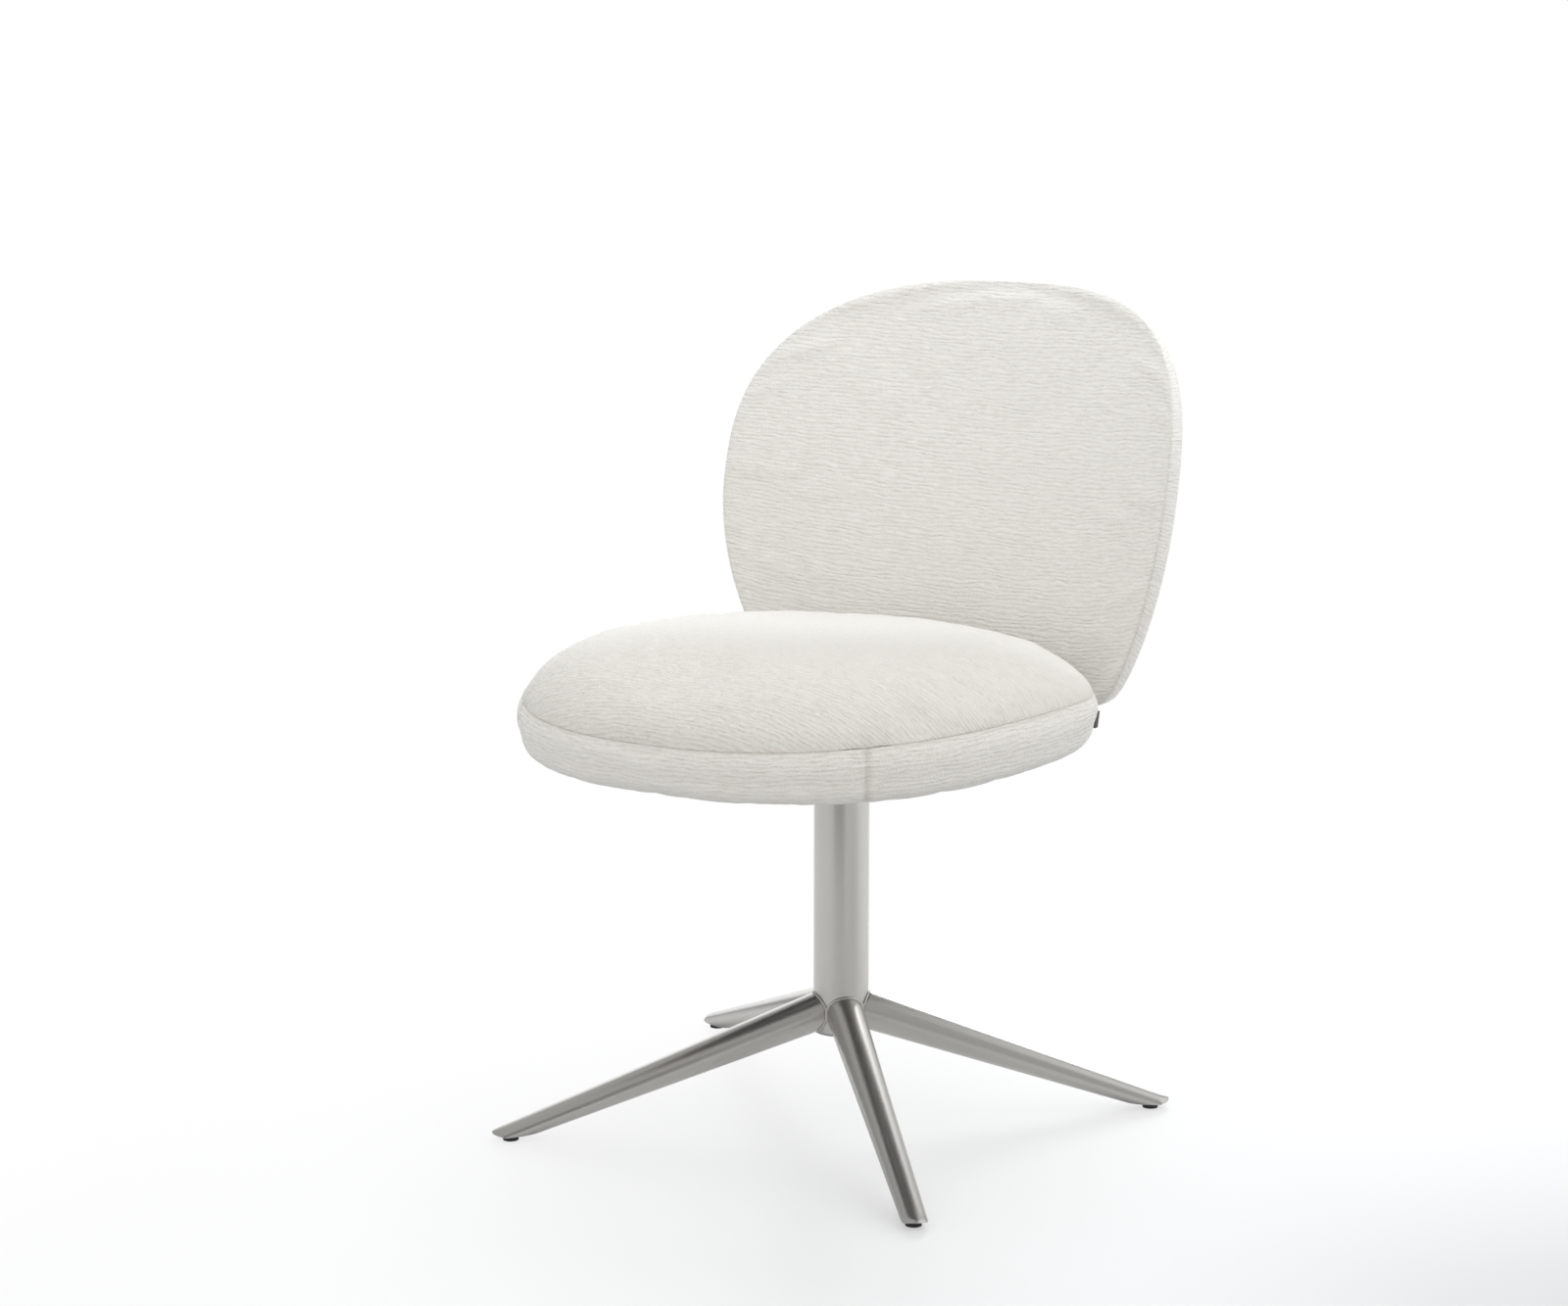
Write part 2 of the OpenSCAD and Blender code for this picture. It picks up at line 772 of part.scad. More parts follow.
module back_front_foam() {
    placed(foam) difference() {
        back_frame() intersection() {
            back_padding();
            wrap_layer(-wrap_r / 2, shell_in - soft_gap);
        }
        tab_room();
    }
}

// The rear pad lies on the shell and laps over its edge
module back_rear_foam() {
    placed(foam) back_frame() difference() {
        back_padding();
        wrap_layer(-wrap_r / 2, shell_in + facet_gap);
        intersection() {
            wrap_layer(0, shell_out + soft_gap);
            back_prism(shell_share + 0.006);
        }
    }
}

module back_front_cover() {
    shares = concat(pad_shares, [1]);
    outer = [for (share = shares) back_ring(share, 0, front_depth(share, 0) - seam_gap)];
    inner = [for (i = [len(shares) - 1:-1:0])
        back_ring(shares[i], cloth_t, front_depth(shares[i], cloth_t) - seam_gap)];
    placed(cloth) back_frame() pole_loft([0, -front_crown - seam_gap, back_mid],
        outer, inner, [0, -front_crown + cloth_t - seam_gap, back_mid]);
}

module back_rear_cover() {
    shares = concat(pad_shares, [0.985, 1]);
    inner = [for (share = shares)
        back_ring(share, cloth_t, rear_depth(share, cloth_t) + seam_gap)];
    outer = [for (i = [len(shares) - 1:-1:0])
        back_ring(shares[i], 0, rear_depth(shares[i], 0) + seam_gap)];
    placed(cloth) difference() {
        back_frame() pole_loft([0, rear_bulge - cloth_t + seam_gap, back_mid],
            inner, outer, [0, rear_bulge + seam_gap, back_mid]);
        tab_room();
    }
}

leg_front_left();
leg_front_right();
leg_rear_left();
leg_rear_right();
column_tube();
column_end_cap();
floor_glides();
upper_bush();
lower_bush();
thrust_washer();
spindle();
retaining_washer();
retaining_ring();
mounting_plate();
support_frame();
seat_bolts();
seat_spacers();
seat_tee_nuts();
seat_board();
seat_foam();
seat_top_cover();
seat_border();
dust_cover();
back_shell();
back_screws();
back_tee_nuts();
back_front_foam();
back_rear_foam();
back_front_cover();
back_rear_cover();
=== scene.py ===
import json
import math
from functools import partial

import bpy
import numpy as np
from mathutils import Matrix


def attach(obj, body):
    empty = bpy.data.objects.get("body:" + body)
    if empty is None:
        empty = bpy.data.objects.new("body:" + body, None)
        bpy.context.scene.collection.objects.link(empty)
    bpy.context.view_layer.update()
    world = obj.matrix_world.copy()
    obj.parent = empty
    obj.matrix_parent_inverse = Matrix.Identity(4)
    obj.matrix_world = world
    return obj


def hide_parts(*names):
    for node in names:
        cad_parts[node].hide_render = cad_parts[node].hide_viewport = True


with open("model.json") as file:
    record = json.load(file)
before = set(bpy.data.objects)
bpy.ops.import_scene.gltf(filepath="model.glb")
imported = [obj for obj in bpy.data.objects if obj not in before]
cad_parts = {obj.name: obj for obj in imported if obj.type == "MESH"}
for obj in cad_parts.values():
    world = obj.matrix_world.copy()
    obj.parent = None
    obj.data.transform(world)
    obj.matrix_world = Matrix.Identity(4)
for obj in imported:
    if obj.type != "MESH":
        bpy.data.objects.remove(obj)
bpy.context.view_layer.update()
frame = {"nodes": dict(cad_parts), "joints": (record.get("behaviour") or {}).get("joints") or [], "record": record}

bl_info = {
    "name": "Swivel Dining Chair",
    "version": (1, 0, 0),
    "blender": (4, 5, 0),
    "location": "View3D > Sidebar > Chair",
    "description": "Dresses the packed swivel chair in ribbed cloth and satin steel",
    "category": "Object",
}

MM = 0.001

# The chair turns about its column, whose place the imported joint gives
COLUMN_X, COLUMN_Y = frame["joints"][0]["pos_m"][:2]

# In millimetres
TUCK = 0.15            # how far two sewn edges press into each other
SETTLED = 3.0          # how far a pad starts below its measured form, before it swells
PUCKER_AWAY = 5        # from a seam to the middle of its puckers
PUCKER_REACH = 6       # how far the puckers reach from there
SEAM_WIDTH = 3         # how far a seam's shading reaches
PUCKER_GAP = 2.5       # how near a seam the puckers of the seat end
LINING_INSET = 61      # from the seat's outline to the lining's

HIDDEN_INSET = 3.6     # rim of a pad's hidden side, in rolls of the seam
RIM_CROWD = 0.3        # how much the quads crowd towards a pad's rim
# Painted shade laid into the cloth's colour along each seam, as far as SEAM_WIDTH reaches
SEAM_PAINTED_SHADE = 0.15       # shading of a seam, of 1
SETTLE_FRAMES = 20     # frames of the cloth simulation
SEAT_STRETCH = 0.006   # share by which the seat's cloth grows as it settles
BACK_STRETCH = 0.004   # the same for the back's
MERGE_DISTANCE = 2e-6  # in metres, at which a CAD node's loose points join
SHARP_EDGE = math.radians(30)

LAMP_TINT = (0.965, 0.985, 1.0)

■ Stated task
Extract exactly the run of lines beginning at the line with "leg_front_left();" and ending at the line with "bpy.data.objects.remove(obj)", including both ends and nothing beyond them.

■ Answer to this exercise
leg_front_left();
leg_front_right();
leg_rear_left();
leg_rear_right();
column_tube();
column_end_cap();
floor_glides();
upper_bush();
lower_bush();
thrust_washer();
spindle();
retaining_washer();
retaining_ring();
mounting_plate();
support_frame();
seat_bolts();
seat_spacers();
seat_tee_nuts();
seat_board();
seat_foam();
seat_top_cover();
seat_border();
dust_cover();
back_shell();
back_screws();
back_tee_nuts();
back_front_foam();
back_rear_foam();
back_front_cover();
back_rear_cover();
=== scene.py ===
import json
import math
from functools import partial

import bpy
import numpy as np
from mathutils import Matrix


def attach(obj, body):
    empty = bpy.data.objects.get("body:" + body)
    if empty is None:
        empty = bpy.data.objects.new("body:" + body, None)
        bpy.context.scene.collection.objects.link(empty)
    bpy.context.view_layer.update()
    world = obj.matrix_world.copy()
    obj.parent = empty
    obj.matrix_parent_inverse = Matrix.Identity(4)
    obj.matrix_world = world
    return obj


def hide_parts(*names):
    for node in names:
        cad_parts[node].hide_render = cad_parts[node].hide_viewport = True


with open("model.json") as file:
    record = json.load(file)
before = set(bpy.data.objects)
bpy.ops.import_scene.gltf(filepath="model.glb")
imported = [obj for obj in bpy.data.objects if obj not in before]
cad_parts = {obj.name: obj for obj in imported if obj.type == "MESH"}
for obj in cad_parts.values():
    world = obj.matrix_world.copy()
    obj.parent = None
    obj.data.transform(world)
    obj.matrix_world = Matrix.Identity(4)
for obj in imported:
    if obj.type != "MESH":
        bpy.data.objects.remove(obj)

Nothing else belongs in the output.